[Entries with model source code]
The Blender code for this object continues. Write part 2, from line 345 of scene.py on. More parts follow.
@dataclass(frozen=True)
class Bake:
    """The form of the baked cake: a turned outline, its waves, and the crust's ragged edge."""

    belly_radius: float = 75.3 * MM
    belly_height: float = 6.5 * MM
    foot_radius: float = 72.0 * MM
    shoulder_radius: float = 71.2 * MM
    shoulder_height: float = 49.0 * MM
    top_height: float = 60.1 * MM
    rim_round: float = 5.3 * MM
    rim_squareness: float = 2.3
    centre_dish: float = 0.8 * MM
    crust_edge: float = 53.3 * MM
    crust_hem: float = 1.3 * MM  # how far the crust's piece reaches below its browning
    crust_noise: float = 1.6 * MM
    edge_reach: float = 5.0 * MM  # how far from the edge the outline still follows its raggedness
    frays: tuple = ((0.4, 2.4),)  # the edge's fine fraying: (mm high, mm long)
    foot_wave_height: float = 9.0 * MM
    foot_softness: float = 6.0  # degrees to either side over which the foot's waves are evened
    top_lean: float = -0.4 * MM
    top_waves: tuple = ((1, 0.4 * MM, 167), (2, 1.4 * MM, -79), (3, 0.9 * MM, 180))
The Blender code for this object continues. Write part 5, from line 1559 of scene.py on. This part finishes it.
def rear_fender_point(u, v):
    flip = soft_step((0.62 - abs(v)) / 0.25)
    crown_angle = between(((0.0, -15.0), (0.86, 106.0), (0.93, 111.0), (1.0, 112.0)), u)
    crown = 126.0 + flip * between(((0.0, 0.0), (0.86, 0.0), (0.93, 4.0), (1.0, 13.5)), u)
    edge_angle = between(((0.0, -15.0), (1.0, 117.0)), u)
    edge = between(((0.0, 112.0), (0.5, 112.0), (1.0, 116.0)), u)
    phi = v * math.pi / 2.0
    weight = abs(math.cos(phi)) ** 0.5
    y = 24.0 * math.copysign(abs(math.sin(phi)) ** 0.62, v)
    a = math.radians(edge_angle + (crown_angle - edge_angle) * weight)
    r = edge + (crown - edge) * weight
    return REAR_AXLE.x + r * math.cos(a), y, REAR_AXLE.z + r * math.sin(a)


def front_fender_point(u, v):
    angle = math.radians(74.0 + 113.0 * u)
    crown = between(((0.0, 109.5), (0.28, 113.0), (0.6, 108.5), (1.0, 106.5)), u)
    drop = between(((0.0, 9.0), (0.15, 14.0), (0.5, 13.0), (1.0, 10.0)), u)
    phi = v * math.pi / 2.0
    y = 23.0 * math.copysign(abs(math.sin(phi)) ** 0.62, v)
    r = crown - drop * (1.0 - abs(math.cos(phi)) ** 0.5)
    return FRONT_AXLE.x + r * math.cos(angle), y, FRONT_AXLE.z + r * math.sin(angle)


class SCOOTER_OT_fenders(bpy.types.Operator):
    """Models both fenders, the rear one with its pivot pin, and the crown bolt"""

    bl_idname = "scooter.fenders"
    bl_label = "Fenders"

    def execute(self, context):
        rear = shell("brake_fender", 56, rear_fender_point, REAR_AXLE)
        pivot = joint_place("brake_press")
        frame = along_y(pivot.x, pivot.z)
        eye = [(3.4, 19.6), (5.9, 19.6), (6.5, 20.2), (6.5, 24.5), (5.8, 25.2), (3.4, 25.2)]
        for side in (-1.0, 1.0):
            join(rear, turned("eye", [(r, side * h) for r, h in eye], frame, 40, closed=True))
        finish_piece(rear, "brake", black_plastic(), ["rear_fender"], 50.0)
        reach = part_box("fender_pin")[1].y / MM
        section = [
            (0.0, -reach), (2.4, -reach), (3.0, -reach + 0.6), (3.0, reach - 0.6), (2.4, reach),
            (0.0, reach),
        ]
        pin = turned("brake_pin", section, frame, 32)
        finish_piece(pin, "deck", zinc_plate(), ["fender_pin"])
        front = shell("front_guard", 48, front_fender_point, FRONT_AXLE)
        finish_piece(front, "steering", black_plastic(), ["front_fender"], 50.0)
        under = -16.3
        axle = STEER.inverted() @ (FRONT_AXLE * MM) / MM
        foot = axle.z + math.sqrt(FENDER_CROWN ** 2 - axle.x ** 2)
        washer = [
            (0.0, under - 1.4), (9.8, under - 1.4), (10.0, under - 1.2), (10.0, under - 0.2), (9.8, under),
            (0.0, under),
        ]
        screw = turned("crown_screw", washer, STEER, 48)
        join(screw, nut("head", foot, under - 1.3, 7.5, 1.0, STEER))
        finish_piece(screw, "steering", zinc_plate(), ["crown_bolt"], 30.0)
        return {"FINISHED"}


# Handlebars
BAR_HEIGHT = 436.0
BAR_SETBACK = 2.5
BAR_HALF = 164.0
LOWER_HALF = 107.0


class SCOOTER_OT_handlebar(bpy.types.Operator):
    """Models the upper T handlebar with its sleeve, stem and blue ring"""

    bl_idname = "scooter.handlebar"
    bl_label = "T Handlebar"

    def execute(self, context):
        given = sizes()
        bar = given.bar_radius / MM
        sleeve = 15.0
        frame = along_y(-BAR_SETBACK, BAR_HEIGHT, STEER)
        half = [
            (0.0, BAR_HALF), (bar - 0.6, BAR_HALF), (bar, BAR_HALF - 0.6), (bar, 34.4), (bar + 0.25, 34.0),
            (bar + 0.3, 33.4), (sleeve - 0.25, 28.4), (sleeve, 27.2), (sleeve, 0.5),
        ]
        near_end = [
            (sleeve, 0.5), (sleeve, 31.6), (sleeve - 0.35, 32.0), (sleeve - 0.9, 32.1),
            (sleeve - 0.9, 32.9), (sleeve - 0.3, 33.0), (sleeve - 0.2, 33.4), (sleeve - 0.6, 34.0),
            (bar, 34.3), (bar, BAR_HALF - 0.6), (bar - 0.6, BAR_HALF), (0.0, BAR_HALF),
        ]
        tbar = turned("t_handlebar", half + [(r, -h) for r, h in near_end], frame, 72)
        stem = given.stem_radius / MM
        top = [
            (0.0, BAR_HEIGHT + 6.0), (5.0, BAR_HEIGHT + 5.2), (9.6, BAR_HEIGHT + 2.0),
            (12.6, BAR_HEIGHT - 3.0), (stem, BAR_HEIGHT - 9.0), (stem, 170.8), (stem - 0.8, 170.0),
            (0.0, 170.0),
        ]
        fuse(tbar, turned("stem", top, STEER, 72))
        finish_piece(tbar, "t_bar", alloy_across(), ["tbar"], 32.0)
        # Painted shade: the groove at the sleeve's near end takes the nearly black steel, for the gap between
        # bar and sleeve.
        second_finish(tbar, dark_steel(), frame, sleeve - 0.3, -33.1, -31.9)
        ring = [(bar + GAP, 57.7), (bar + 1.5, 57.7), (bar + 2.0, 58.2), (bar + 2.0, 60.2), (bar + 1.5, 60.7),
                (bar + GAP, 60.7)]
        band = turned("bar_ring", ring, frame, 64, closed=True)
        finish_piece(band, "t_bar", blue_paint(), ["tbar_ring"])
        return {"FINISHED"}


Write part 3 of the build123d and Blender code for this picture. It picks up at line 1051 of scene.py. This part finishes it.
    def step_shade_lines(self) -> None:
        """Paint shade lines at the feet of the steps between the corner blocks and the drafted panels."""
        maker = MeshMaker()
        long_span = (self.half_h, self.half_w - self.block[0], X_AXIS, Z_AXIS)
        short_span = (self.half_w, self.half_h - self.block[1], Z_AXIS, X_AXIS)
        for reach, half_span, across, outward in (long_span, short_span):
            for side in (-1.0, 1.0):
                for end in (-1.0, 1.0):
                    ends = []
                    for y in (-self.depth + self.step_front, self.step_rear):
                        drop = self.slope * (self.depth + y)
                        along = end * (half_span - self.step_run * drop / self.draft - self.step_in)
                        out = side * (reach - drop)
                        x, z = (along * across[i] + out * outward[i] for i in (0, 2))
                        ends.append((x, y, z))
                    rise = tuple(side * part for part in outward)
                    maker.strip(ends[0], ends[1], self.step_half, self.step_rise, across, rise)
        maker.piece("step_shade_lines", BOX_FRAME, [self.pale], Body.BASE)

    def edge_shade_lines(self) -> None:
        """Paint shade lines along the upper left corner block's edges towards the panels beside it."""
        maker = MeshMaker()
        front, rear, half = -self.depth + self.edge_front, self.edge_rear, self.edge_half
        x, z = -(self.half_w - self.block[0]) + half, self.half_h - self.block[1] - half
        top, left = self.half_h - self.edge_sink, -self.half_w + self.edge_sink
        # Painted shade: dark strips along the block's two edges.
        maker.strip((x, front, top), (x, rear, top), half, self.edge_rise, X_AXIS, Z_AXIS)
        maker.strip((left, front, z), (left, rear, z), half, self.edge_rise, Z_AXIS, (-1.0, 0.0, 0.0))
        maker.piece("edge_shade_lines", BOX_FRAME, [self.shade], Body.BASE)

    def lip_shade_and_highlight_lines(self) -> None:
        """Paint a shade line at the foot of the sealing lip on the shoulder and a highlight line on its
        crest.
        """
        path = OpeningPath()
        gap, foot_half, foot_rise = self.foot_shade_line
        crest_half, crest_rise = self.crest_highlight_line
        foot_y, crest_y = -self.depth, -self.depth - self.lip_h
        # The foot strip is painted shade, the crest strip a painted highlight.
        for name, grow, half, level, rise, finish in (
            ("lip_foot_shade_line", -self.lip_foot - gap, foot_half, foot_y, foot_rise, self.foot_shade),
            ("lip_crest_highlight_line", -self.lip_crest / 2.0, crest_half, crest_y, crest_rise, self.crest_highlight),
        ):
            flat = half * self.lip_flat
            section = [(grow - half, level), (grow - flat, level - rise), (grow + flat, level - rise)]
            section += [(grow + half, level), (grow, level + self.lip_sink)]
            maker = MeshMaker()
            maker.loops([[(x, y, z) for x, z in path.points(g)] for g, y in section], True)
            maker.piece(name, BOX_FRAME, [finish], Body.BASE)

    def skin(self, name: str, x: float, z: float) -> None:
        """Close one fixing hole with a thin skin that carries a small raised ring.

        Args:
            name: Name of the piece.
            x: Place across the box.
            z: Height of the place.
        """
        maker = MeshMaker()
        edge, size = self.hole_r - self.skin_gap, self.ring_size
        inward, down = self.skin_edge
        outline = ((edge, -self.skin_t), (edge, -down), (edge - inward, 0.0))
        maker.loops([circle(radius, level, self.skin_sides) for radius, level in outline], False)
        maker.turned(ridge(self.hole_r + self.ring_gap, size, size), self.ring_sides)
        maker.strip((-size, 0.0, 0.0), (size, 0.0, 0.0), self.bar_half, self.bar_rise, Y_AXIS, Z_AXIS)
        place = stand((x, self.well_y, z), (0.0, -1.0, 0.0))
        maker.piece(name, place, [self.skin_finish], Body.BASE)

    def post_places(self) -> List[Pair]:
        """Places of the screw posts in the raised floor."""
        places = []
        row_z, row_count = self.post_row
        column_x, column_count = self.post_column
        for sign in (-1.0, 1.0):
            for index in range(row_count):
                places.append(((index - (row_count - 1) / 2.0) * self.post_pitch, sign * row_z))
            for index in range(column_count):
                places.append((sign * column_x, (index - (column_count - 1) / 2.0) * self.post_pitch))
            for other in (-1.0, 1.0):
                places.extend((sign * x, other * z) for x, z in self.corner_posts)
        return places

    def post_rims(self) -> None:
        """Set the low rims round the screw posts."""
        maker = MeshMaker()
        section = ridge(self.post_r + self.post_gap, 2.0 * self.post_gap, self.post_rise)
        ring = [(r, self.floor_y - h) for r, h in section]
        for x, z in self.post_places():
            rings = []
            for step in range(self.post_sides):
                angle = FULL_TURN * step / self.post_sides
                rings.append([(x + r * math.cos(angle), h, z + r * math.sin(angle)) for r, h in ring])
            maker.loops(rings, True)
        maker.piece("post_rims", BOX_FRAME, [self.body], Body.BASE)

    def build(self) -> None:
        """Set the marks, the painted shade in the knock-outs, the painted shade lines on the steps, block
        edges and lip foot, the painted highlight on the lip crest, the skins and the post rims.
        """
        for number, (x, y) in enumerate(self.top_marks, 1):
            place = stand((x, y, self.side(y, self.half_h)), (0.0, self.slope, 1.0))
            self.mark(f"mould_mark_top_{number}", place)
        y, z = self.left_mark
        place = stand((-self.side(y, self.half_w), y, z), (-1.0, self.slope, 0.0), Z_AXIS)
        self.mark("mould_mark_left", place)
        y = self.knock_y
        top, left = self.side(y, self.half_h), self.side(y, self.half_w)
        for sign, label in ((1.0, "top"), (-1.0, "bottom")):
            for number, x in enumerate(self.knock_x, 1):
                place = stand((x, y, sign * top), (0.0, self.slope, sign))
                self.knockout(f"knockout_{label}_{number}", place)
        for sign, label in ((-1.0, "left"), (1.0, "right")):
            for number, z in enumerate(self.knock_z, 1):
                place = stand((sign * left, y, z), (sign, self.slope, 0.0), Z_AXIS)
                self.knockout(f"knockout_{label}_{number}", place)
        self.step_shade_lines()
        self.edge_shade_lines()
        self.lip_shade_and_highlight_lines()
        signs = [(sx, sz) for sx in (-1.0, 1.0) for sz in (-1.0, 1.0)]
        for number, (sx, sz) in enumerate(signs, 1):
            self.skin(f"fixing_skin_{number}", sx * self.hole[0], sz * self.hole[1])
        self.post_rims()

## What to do
Count the lines in the records above that contain the word "scene", and reply with only that number.

## Exercise result
3